The arts are at the heart of encouraging creativity, he believes. Of course, music lessons, or art lessons, are not the only way to develop creative thought in children – but he thinks that they highlight creativity in a unique way. “The arts put students in a position where they have to explicitly think about creativity and making new things, and come up with new ideas. Creativity is put in the foreground.” He rejects the distinction between science and the arts that is apparent in some school curricula. Creativity is at the heart of science. “The scientific method is not just a matter of validating hypotheses, and being really disciplined and rigorous,” he says. “You have to create the hypothesis in the first place. And you have to recover from an unexpected thing happening, and so on. It is investigation. And that is creative.”
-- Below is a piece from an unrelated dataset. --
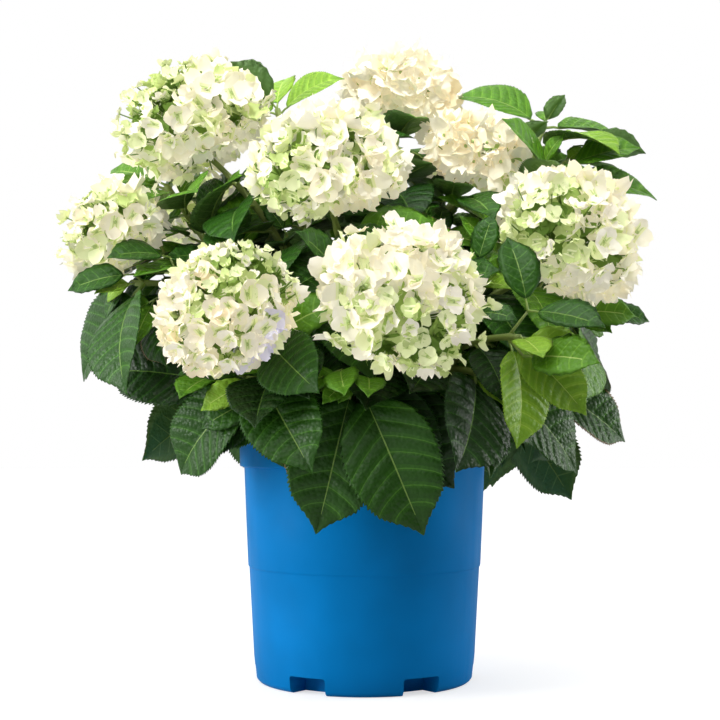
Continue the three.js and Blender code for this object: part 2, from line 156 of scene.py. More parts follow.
# %% Surround
# The studio is white to the eye. Most of its light comes from the ceiling, from the left and behind: the
# strength follows how far a direction leans to the bright side.
BRIGHT_SIDE = (-0.55, 0.35, 0.76)
DARKEST, BRIGHTEST = 0.02, 1.3
world = bpy.data.worlds.new("white_surround")
world.use_nodes = True
scene.world = world
surround = world.node_tree.nodes["Background"]
surround.inputs["Color"].default_value = (1, 1, 1, 1)
direction = add_node(world.node_tree, "ShaderNodeTexCoord", {}).outputs["Generated"]
lean = add_node(world.node_tree, "ShaderNodeVectorMath", {
    0: direction, 1: BRIGHT_SIDE}, operation="DOT_PRODUCT")
ceiling = add_node(world.node_tree, "ShaderNodeMapRange", {
    "Value": lean.outputs["Value"], "From Min": -0.3, "From Max": 1.0,
    "To Min": DARKEST, "To Max": BRIGHTEST})
ray = add_node(world.node_tree, "ShaderNodeLightPath", {})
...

Playing, failing and learning
The real value of Sonic Pi lies in its emphasis on play. Coding is made appealing, because it is presented as something fun, rather than something serious. And when children are encouraged to have fun with a tool, they will take risks. “Failure is an integral part of learning,” says Sam. “Kids learn to walk by falling over a lot. If they were afraid of falling over, they would not learn to walk.” Sonic Pi removes the fear of failure from learning to code. It is a powerful model, because the children of the present are the leaders of the future. Those leaders need to learn to be unafraid of risk, and failure. Failure is a vital step on the road to learning, and it is a concept that a creative approach to education – one which combines technology, science and the arts, rather than separating them – promises to nourish. The future of homo sapiens might lie with homo ludens: in being encouraged to play, our children might learn to grow wise.